Namun, agar bank digital tidak hanya sekedar jadi gimmick untuk mendongkrak harga saham semata, OJK membuat Digital Maturity Assessment for Bank (DMAB). Ini untuk mengukur tingkat kedigitalan bank. Ada enam aspek yakni data, teknologi, manajemen risiko, kolaborasi, tantanan institusi, dan nasabah.
Baca Juga: OJK tutup Kompetisi Inklusi Keuangan (KOINKU) 2021, ini daftar pemenangnya
PT Bank Jago Tbk memandang metode penilaian ini sangat baik untuk dimanfaatkan industri sebagai upaya bertransformasi atau membangun bank digital. Secara prinsip bank ini sudah menjalankan lima aspek tersebut dengan baik.
"Sejak awal memutuskan menjadi bank digital, pimpinan harus bankir berpengalaman yang punya rekam jejak yang panjang di bidang IT. CEO kami memnuhi kriteria itu. Dari sisi organisasi, sejak awal kami sadar bahwa struktur organisasi dan proses kerja di Bank Jago harus meninggalkan pakem lama," jelas Tjit Siat Fun Direktur Bank Jago pada Kontan.co.id, Selasa (1/11).
Dari sisi teknologi, kata Siat Fun, Bank Jago memiliki kemampuan teknologi mumpuni sehingga membuat perseroan bisa menjalin kolaborasi dengan ekosistem digital dimana aplikasi Jago saat ini sudah terintegrasi dengan Gojek dan Bibit. Ke depan, perseroan akan terus memperluas kolaborasi dalam bentuk integrasi aplikasi.
Selain mengoptimalkan penggunaan teknologi, Bank Jago juga mengandalkan ekosistem digital untuk menjangkau nasabah atau layanan berbasis omni channel. Inilah yang menggantikan fungsi kantor cabang dan petugas bank.

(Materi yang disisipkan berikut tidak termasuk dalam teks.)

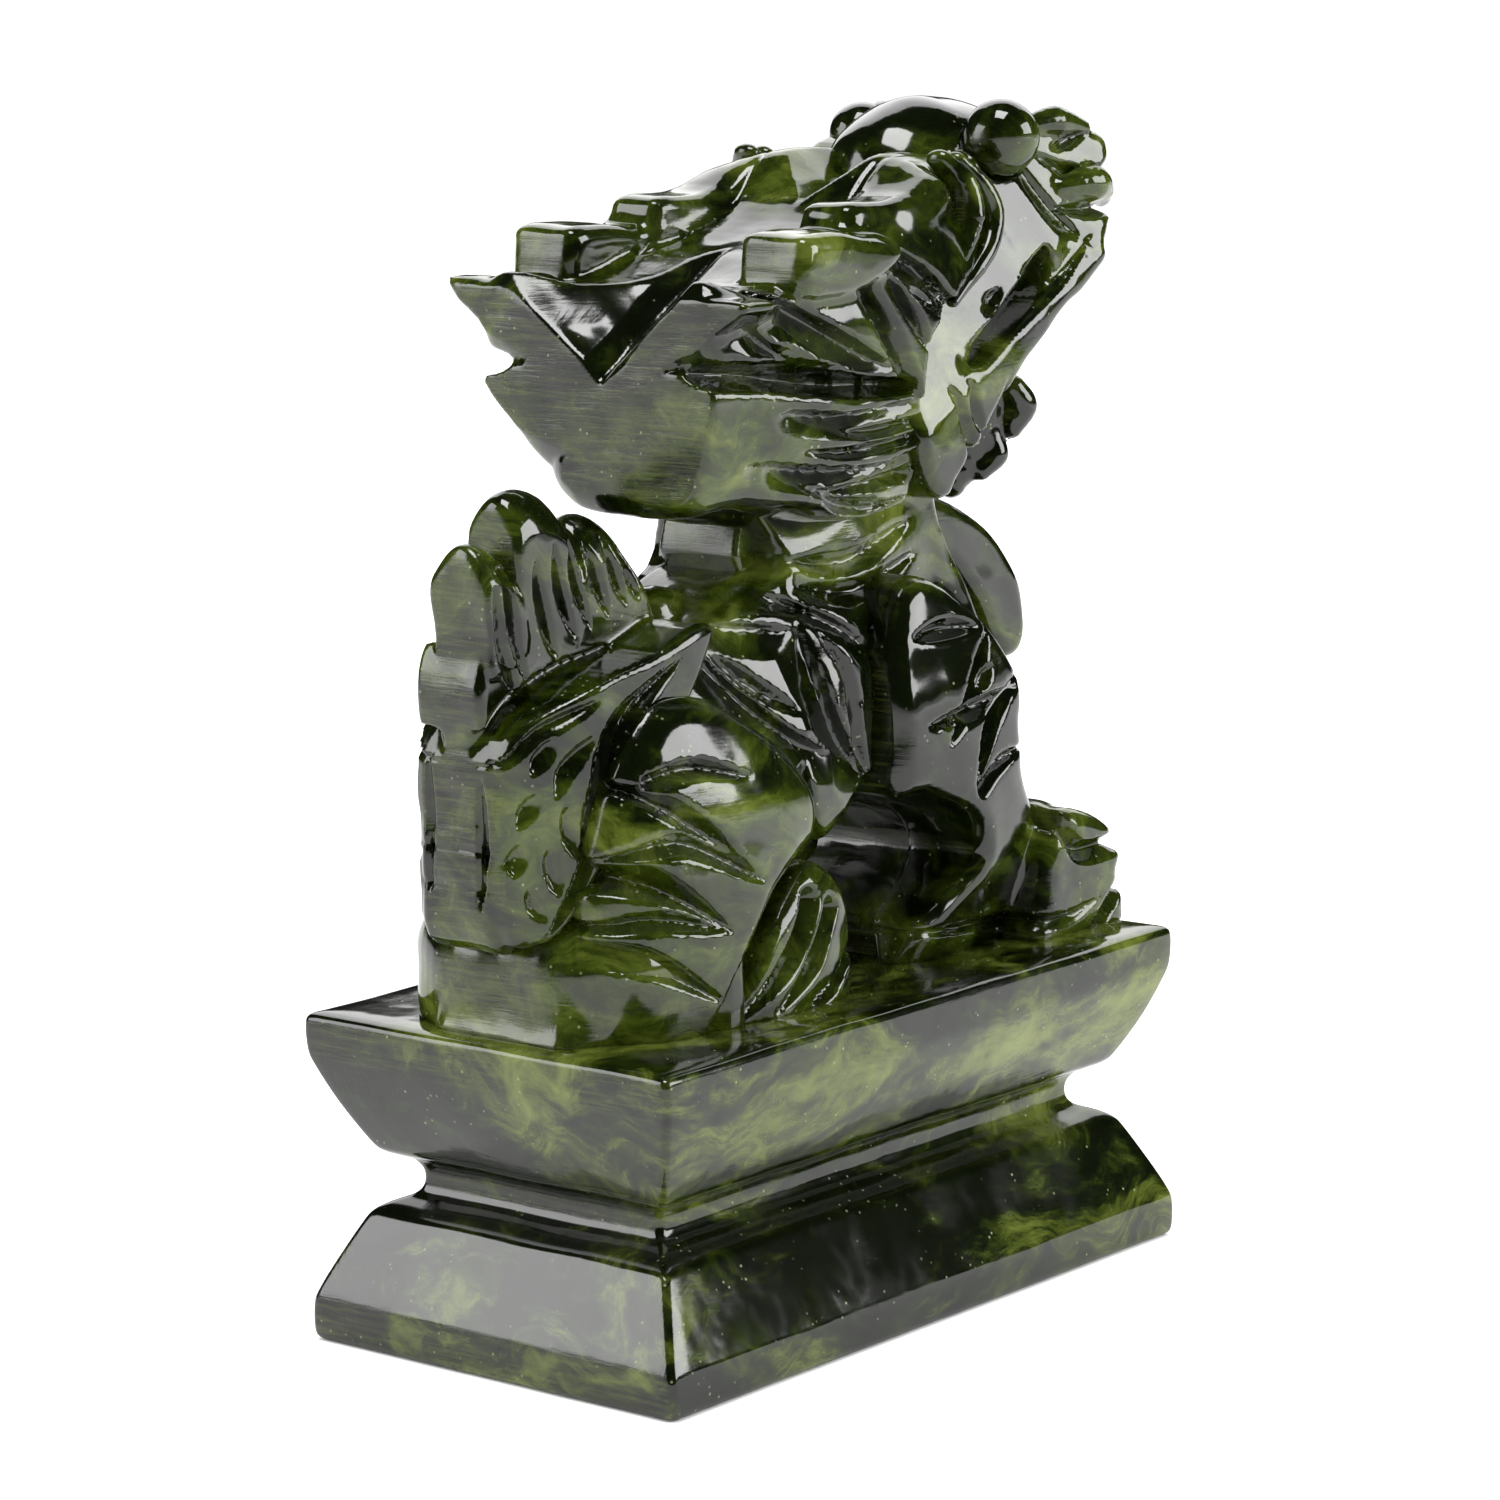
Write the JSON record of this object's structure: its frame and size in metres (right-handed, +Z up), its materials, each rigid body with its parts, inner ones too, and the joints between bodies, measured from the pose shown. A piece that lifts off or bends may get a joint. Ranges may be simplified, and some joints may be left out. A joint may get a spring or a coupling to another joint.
{
  "type": "jade figurine",
  "caption": "Carved green jade guardian beast with a flame tail and swept-back mane, seated on a stepped rectangular pedestal.",
  "frame": {"origin": "middle of the pedestal's flat underside", "axes": "+Z up, -Y the way the beast faces, +X the beast's left side"},
  "size_m": [0.048, 0.0838, 0.1213],
  "materials": {
    "pedestal_jade": "high polish, cloudy yellow-green veins",
    "figure_jade": "high polish, waxy, with grinding marks in the grooves",
    "eye_jade": "mirror polish"
  },
  "bodies": {
    "root": {"pedestal": "pedestal_jade", "torso": "figure_jade", "haunch_left": "figure_jade", "haunch_right": "figure_jade", "foreleg_left": "figure_jade", "foreleg_right": "figure_jade", "tail": "figure_jade", "nape_block": "figure_jade", "mane": "figure_jade", "head": "figure_jade", "ear_left": "figure_jade", "ear_right": "figure_jade", "beard": "figure_jade", "eye_left": "eye_jade", "eye_right": "eye_jade"}
  },
  "joints": []
}
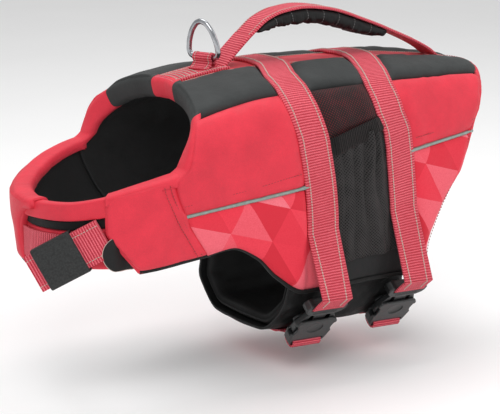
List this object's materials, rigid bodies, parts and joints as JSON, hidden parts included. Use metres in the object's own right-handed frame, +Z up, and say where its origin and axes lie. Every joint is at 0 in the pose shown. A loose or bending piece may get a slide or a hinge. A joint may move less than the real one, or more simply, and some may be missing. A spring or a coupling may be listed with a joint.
{
  "type": "dog life jacket",
  "caption": "Padded dog flotation jacket with a carry handle, lead ring, webbing straps and side-release buckles, open at the neck, legs and tail.",
  "frame": {"origin": "centre of the bounding box in plan, at its lowest point", "axes": "+X to the tail, -Y to the buckle side (the dog's left), +Z up"},
  "size_m": [0.542, 0.228, 0.3336],
  "materials": {
    "red_cover": "woven coated polyester, slight sheen",
    "printed_cover": "woven polyester with a faceted tone-on-tone print",
    "charcoal_cover": "woven coated polyester, matte",
    "black_cloth": "woven lining cloth, matte",
    "pocket_mesh": "open knitted mesh",
    "buoyancy_foam": "closed-cell foam sheet",
    "webbing": "ribbed flat webbing with two reflective stitch rows",
    "reflective_piping": "reflective grey-green piping",
    "buckle_plastic": "satin moulded plastic",
    "grip_patch": "grained soft plastic",
    "ring_metal": "dark polished metal"
  },
  "bodies": {
    "shell": {"back_cover": "charcoal_cover", "back_foam": "buoyancy_foam", "belly_cover": "black_cloth", "belly_foam": "buoyancy_foam", "chest_band": "black_cloth", "chest_pad": "red_cover", "chest_tab": "black_cloth", "collar_strip": "red_cover", "front_belly_webbing": "webbing", "front_buckle_socket": "buckle_plastic", "front_foam_left": "buoyancy_foam", "front_foam_right": "buoyancy_foam", "front_lower_cover_left": "printed_cover", "front_lower_cover_right": "printed_cover", "front_piping_left": "reflective_piping", "front_piping_right": "reflective_piping", "front_strap": "webbing", "front_upper_cover_left": "red_cover", "front_upper_cover_right": "red_cover", "leg_binding_left": "black_cloth", "leg_binding_right": "black_cloth", "lining": "black_cloth", "mesh_pocket_left": "pocket_mesh", "mesh_pocket_right": "pocket_mesh", "neck_binding": "red_cover", "neck_strap": "webbing", "pocket_elastic_left": "black_cloth", "pocket_elastic_right": "black_cloth", "rear_belly_webbing": "webbing", "rear_binding": "red_cover", "rear_buckle_socket": "buckle_plastic", "rear_foam_left": "buoyancy_foam", "rear_foam_right": "buoyancy_foam", "rear_lower_cover_left": "printed_cover", "rear_lower_cover_right": "printed_cover", "rear_piping_left": "reflective_piping", "rear_piping_right": "reflective_piping", "rear_strap": "webbing", "rear_upper_cover_left": "red_cover", "rear_upper_cover_right": "red_cover", "ring_loop": "webbing", "shoulder_cover_left": "red_cover", "shoulder_cover_right": "red_cover", "shoulder_foam_left": "buoyancy_foam", "shoulder_foam_right": "buoyancy_foam", "spine_strip": "red_cover", "spine_webbing": "webbing"},
    "handle": {"handle_strap": "red_cover", "handle_grip": "black_cloth"},
    "lead_ring": {"lead_ring": "ring_metal"},
    "front_plug": {"front_buckle_plug": "buckle_plastic", "front_strap_tail": "webbing"},
    "front_prong_a": {"front_buckle_prong_a": "buckle_plastic"},
    "front_prong_b": {"front_buckle_prong_b": "buckle_plastic"},
    "rear_plug": {"rear_buckle_plug": "buckle_plastic", "rear_strap_tail": "webbing"},
    "rear_prong_a": {"rear_buckle_prong_a": "buckle_plastic"},
    "rear_prong_b": {"rear_buckle_prong_b": "buckle_plastic"},
    "neck_tail": {"neck_tail": "webbing"},
    "tail_keeper": {"tail_keeper": "grip_patch"}
  },
  "joints": [
    {"name": "handle_swing", "type": "hinge", "parent": "shell", "child": "handle", "pos_m": [-0.04217, 0.0027, 0.2801], "axis": [0.9995, 0, -0.0323], "range_deg": [-35, 35]},
    {"name": "ring_pivot", "type": "hinge", "parent": "shell", "child": "lead_ring", "pos_m": [-0.05463, 0.0027, 0.28911], "axis": [-0.3894, 0.9211, 0], "range_deg": [-65, 8]},
    {"name": "tail_swing", "type": "hinge", "parent": "shell", "child": "neck_tail", "pos_m": [-0.21117, -0.08093, 0.14475], "axis": [-0.3757, 0.3059, 0.8748], "range_deg": [0, 40]},
    {"name": "keeper_slide", "type": "slide", "parent": "neck_tail", "child": "tail_keeper", "axis": [-0.6783, 0.5524, -0.4845], "range_m": [-0.018, 0.008]},
    {"name": "front_release", "type": "slide", "parent": "shell", "child": "front_plug", "axis": [0.05, -0.6399, 0.7669], "range_m": [0, 0.035]},
    {"name": "front_prong_a_squeeze", "type": "hinge", "parent": "front_plug", "child": "front_prong_a", "pos_m": [0.00865, -0.09316, 0.04151], "axis": [0, -0.7678, -0.6407], "range_deg": [0, 5], "stiffness_Nm_per_rad": 0.5},
    {"name": "front_prong_b_squeeze", "type": "hinge", "parent": "front_plug", "child": "front_prong_b", "pos_m": [0.03502, -0.09232, 0.04049], "axis": [0, 0.7678, 0.6407], "range_deg": [0, 5]},
    {"name": "rear_release", "type": "slide", "parent": "shell", "child": "rear_plug", "axis": [0.05, -0.6399, 0.7669], "range_m": [0, 0.035]},
    {"name": "rear_prong_a_squeeze", "type": "hinge", "parent": "rear_plug", "child": "rear_prong_a", "pos_m": [0.11571, -0.08173, 0.04151], "axis": [0, -0.7678, -0.6407], "range_deg": [0, 5], "stiffness_Nm_per_rad": 0.5},
    {"name": "rear_prong_b_squeeze", "type": "hinge", "parent": "rear_plug", "child": "rear_prong_b", "pos_m": [0.14208, -0.08088, 0.04049], "axis": [0, 0.7678, 0.6407], "range_deg": [0, 5]}
  ],
  "couplings": [
    {"joint": "front_prong_b_squeeze", "follows": "front_prong_a_squeeze", "ratio": 1},
    {"joint": "rear_prong_b_squeeze", "follows": "rear_prong_a_squeeze", "ratio": 1}
  ]
}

Sebagai bank berbasis teknologi, Bank Jago menjalankan operasional dengan mendatangi nasabah, bukan sebaliknya. Ini yang memungkinkan nasabah bisa menikmati layanan kapan dan darimana saja.

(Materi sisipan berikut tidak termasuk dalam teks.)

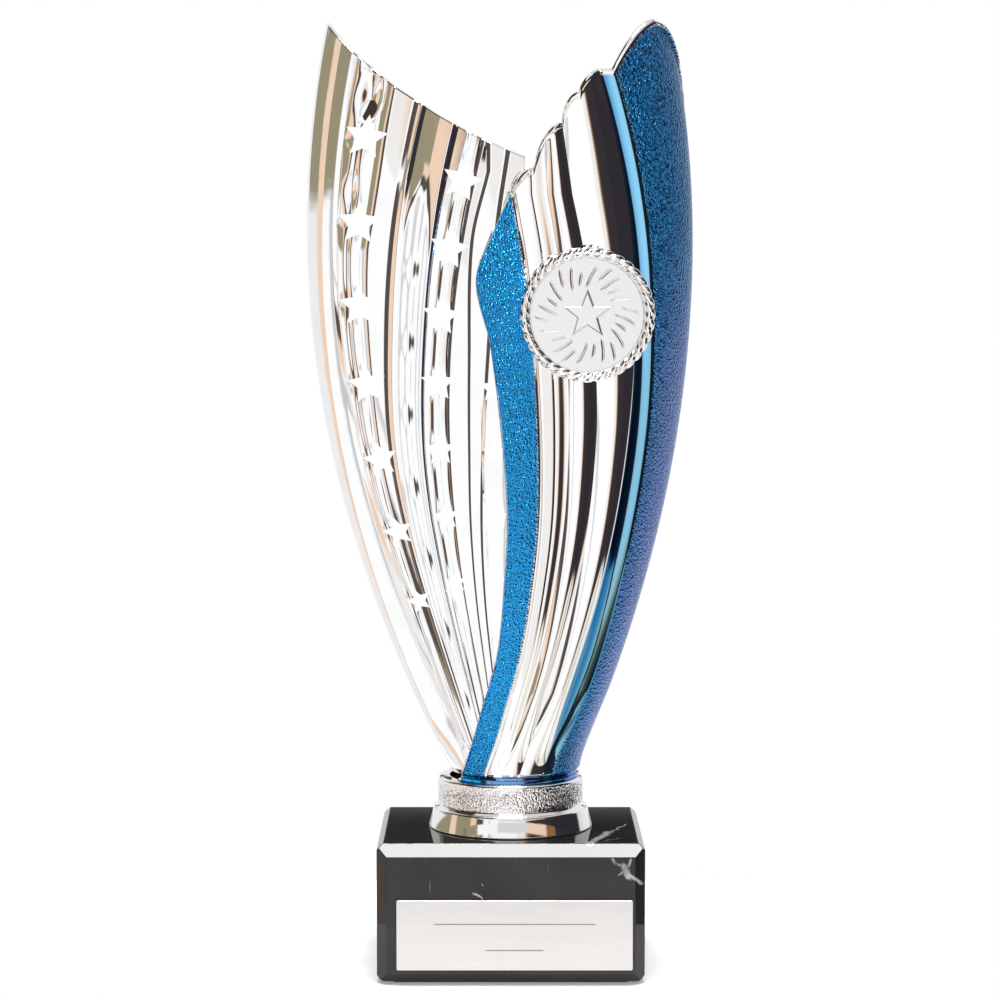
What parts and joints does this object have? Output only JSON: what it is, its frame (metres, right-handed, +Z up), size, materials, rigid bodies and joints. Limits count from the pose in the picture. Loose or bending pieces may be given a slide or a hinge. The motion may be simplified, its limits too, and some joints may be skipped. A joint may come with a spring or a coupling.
{
  "type": "column trophy",
  "caption": "Free-standing trophy: two curved metallised leaves, one pierced with stars and one fluted with a medallion, in a round collar on a marble block with a blank plate.",
  "frame": {"origin": "centre of the felt's underside, on the surface that the trophy stands on", "axes": "+X to the trophy's right as the plate is read, -Y to the front where the plate and medallion are, +Z up"},
  "size_m": [0.0835, 0.0488, 0.2042],
  "materials": {
    "marble": "polished black with a few white veins",
    "felt": "matt",
    "tape": "matt",
    "plate_metal": "satin",
    "bright_plastic": "vacuum-metallised, mirror bright",
    "blue_lacquer": "vacuum-metallised, then sprayed with clear blue lacquer in two bands; the flutes between them stay mirror bright",
    "hub_plastic": "matt moulded",
    "zinc_steel": "zinc plated",
    "disc_metal": "satin silver"
  },
  "bodies": {
    "root": {"marble_base": "marble", "felt_pad": "felt", "plate_tape": "tape", "engraving_plate": "plate_metal", "foot_collar": "bright_plastic", "column_hub": "hub_plastic", "threaded_rod": "zinc_steel", "top_nut": "zinc_steel", "flat_washer": "zinc_steel", "lock_washer": "zinc_steel", "bottom_nut": "zinc_steel", "star_leaf": "bright_plastic", "fluted_leaf": "blue_lacquer", "rope_bezel": "bright_plastic", "disc_tape": "tape", "centre_disc": "disc_metal"}
  },
  "joints": []
}
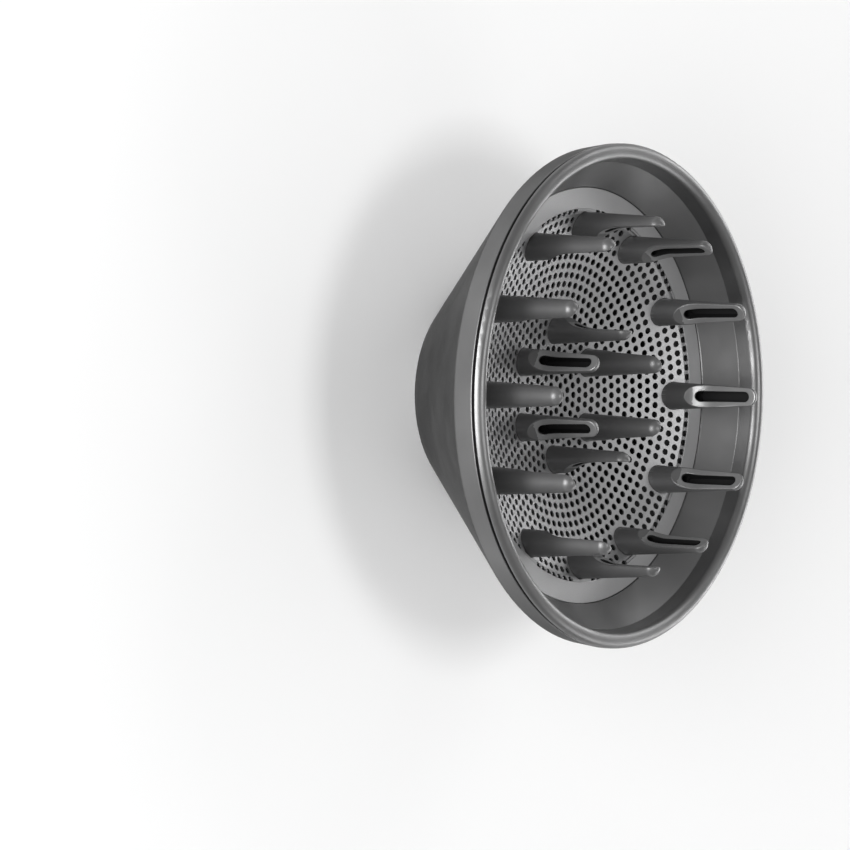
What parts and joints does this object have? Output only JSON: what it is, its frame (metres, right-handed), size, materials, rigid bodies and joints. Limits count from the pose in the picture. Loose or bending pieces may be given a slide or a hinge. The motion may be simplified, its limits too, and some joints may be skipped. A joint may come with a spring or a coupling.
{
  "type": "dryer diffuser",
  "caption": "Conical diffuser bowl with hollow slotted fingers standing on a perforated metal dish, held on a dryer by a magnetic neck.",
  "frame": {"origin": "centre of the neck's rear face, where the diffuser meets the dryer and on which it stands", "axes": "+Z along the diffuser's axis, from the neck to the fingers; +X and +Y across it, with an outer finger on each"},
  "size_m": [0.152, 0.152, 0.0686],
  "materials": {
    "shell_plastic": "satin moulded, graphite grey",
    "bezel_plastic": "satin moulded, graphite grey, bright rolled lip",
    "screen_metal": "fine satin, punched",
    "ring_metal": "satin",
    "finger_plastic": "semi-gloss moulded, graphite grey",
    "carrier_plastic": "matt moulded, black",
    "duct_plastic": "matt moulded, heat resistant",
    "collar_plastic": "matt moulded, heat resistant",
    "magnet_nickel": "nickel plated",
    "keeper_steel": "plain",
    "pad_silicone": "matt",
    "gasket_rubber": "matt",
    "screw_steel": "zinc plated"
  },
  "bodies": {
    "root": {"rear_shell": "shell_plastic", "front_bezel": "bezel_plastic", "seam_gasket": "gasket_rubber", "perforated_screen": "screen_metal", "screen_clamp_ring": "ring_metal", "finger_carrier": "carrier_plastic", "carrier_screws": "screw_steel", "coupling_collar": "collar_plastic", "coupling_magnets": "magnet_nickel", "keeper_ring": "keeper_steel", "neck_pad": "pad_silicone", "inner_duct": "duct_plastic", "duct_screws": "screw_steel", "outer_finger_01": "finger_plastic", "outer_finger_02": "finger_plastic", "outer_finger_03": "finger_plastic", "outer_finger_04": "finger_plastic", "outer_finger_05": "finger_plastic", "outer_finger_06": "finger_plastic", "outer_finger_07": "finger_plastic", "outer_finger_08": "finger_plastic", "outer_finger_09": "finger_plastic", "outer_finger_10": "finger_plastic", "outer_finger_11": "finger_plastic", "outer_finger_12": "finger_plastic", "inner_finger_01": "finger_plastic", "inner_finger_02": "finger_plastic", "inner_finger_03": "finger_plastic", "inner_finger_04": "finger_plastic", "inner_finger_05": "finger_plastic", "inner_finger_06": "finger_plastic"}
  },
  "joints": []
}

Analis Pilarmas Investindo Sekuritas Okie Ardiastama dan Suria Suria Darma Kepala Riset Samuel memandang prospek saham bank digital masih cukup baik ke depan.
Menurut Okie, aturan OJK itu dan DMAB itu dapat memperkuat fundamental bank digital tersebut karena holding dari bank akan berkomitmen melakukan ekspansi dengan akselerasi teknologi.

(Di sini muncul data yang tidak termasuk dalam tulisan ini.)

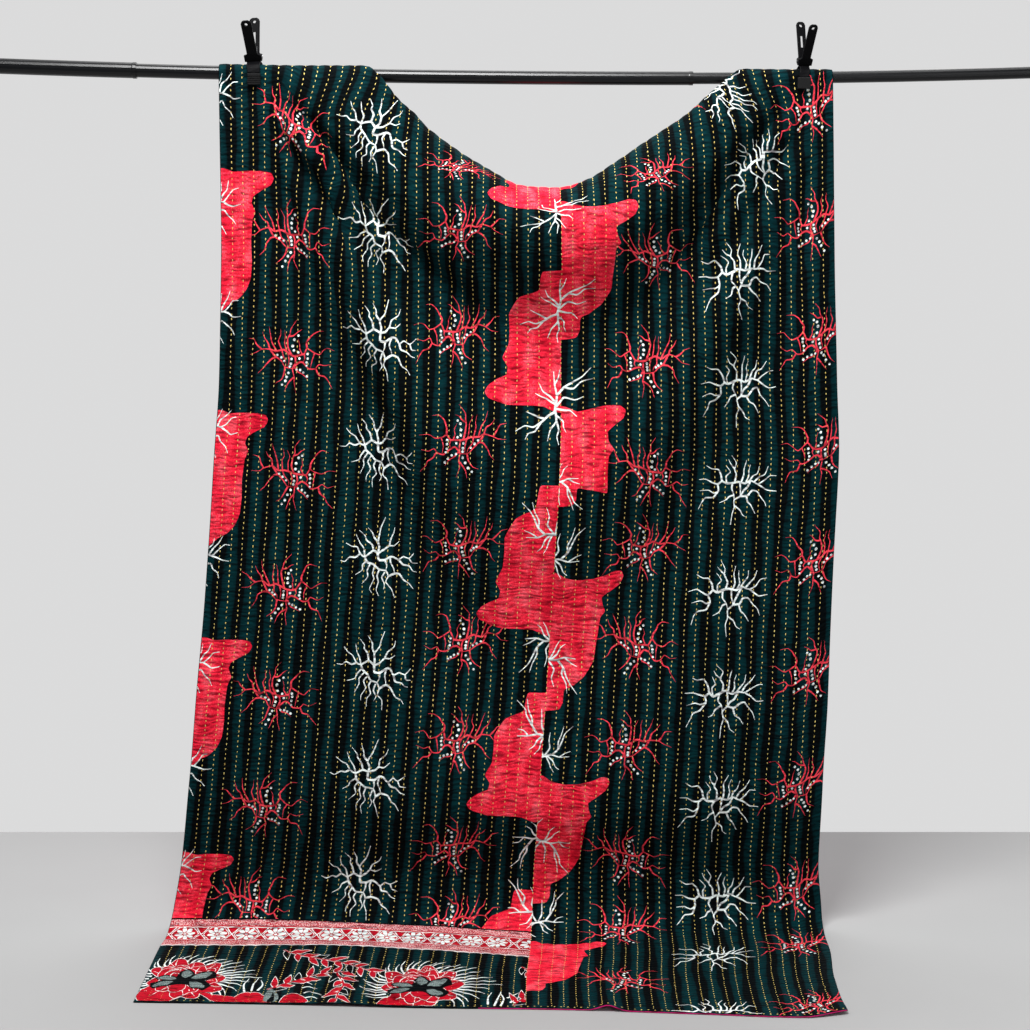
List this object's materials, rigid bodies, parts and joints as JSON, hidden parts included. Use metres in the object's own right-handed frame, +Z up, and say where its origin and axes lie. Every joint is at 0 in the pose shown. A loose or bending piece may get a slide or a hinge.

"Terkait aturan dapat memperjelas arah bank digital ke depan, sehingga investor juga akan mengukur dan lebih berhati - hati. Ini dampaknya positif ke saham bank," katanya pada KONTAN, Selasa (2/11).
Dia mengatakan, jumlah user merupakan indikator untuk menilai bank digital karena jumlah pengguna itulah yang akan menopang pertumbuhan bisnis mereka ke depannya. Menurutnya, ARTO dan AGRO merupakan saham yang menarik dari bank digital.
Suria juga sepakat bahwa menilai valuasi bank digital berbeda dengan bank konvensional. Jumlah user bisa dijadikan untuk memproyeksi nilai bank ke depan karena dari jumlah itu bisa diasumsikan besaran dana pihak ketiga (DPK) dan kredit yang akan didapat ke depan.
Meskipun prospek bank digital tetap besar, Suria menekankan untuk memperhatikan bank mana yang akan survive dan mana yang tidak. Menurutnya, dalam melihat prospek bank per bank harus dibedakan antara bank digital penuh dan bank yang melakukan proses digitalisasi.
Baca Juga: OJK dukung kebijakan keuangan berkelanjutan di Indonesia
Suria sepakat dengan adanya DMAB yang dibuat OJK sehingga jangan sampai ada bank yang belum atau malah tidak berencana menjadi bank digital tetapi menggunakan embel-embel digital hanya sekadar meningkatkan harga saham.
Berbeda dengan Budi Frensidy, Guru Besar Keuangan dan Pasar Modal Universitas Indonesia. Dia bilang, ciri utama bank digital lebih mengandalkan IT daripada SDM dan jumlah cabang. Saat ini semua bank besar sudah mengarah ke sana sehingga pada akhirnya semua akan jadi bank digital pada waktunya.
Dengan begitu, Budi memandang metode penilaian valuasi bank tidak akan berbeda secara signifikan.
"Di mata saya, bank kecil yang mengklaim sebagai bank digital itu kemahalan sehingga saya tidak berani membelinya. Saya selalu menimbang dua sisi dalam investasi saham yakni risiko dan return. Potential gain bank kecil digital yang PBV-nya duatas 5x sudah tidak sesuai dengan downside risikonya," jelasnya.